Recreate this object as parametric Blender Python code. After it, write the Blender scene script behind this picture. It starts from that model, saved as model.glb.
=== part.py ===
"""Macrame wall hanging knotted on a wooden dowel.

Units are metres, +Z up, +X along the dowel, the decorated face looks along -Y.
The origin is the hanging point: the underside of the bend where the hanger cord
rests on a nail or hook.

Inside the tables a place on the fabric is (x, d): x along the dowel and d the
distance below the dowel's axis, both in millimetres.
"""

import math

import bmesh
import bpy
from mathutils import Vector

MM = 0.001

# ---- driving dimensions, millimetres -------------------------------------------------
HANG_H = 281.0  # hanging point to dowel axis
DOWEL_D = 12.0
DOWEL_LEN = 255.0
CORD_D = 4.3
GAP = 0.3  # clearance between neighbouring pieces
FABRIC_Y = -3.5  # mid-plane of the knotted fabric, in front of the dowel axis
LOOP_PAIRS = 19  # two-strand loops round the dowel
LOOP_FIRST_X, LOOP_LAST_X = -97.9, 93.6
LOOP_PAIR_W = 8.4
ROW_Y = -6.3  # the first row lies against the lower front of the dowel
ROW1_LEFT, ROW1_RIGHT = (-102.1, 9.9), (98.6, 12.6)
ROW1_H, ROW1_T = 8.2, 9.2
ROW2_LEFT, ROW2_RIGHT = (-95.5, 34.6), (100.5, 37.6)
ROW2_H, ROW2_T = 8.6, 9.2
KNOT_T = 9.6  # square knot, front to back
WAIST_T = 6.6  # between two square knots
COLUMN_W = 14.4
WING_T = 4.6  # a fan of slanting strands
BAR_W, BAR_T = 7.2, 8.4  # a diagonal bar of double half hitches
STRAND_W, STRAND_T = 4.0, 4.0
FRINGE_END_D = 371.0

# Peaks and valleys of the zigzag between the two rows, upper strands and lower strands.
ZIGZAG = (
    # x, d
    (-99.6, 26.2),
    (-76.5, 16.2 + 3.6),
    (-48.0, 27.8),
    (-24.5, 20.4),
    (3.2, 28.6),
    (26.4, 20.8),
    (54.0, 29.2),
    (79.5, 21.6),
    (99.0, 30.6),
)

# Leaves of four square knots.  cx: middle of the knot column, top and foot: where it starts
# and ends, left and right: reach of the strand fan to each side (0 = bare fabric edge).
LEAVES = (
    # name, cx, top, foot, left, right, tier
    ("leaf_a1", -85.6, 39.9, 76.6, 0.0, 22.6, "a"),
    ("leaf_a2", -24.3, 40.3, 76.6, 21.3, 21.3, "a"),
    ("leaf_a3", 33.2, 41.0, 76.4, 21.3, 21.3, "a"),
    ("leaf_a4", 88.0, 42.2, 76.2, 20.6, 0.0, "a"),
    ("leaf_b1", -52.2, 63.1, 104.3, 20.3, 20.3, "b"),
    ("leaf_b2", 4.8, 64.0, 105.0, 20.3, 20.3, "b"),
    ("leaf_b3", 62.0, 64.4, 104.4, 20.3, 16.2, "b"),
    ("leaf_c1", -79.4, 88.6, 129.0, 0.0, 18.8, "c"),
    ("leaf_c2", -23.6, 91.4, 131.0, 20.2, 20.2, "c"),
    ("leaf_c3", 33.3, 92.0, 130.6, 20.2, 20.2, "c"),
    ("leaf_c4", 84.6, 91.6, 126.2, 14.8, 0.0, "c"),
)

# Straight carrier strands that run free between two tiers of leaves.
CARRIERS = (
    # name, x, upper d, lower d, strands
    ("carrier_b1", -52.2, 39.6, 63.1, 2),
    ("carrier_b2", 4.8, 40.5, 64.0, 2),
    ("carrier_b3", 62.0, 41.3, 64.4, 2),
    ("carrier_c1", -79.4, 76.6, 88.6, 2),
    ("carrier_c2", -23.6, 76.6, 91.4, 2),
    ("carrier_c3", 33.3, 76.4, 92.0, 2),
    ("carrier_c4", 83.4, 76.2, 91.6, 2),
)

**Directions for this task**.
Report each line in the data that holds the word "starts".

**Task output**.
Recreate this object as parametric Blender Python code. After it, write the Blender scene script behind this picture. It starts from that model, saved as model.glb.
# Leaves of four square knots.  cx: middle of the knot column, top and foot: where it starts